Shiprock A profusion of life


Shiprock is a tidal wall in Port Hacking near Cronulla on the south side of Sydney that has unique and amazing marine life. Twice a day, tidal currents bring fresh supplies of nutrients to feed and oxygenate this amazing ecosystem. The walls support lifeforms that feed on open water plankton. The sea floor has an incredibly rich Bivalve shell fauna including Mussels, Scallops, Oysters, Pipis, Chinaman's Fingernails, Cockles and more. Bivalves are one of the few lifeforms that can survive well in very silty turbid water. They use their gills to sort food from muddy water.

  Dwarf Lionfish Pineapple Fish
  The wall at shiprock gets a twice daily flush of nutrient rich water from the ocean. Shiprock supports an abundant diversity of marine life. Dwarf Liofish easily find plentiful pickings.

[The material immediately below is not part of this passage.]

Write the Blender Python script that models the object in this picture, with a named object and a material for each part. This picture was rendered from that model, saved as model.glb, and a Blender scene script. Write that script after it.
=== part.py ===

Pineapple fish live under ledges and overhangs. They are active at night. There is a red spot beneath the eye, inside of which are bio-luminescent bacteria that create a glow spot. Fish and shrimp and other critters are attracted to the light and are eaten.
  Anglerfish Decorator crab
  The marbled Anglerfish has a lure with which it attracts prey. It can engulf prey with a lightning fast strike. As it opens its cavernous mouth, it flaps the massive gill cover causing a powerful suction of water which draws in the hapless prey in a fraction of a second. Decorator crabs have tiny hooks on their shell to which they attach sponge, soft coral, bryozoans and even kelp. There is a whole ecosystem that lives in and under the sponge gardens filled with some very extraordinary critters.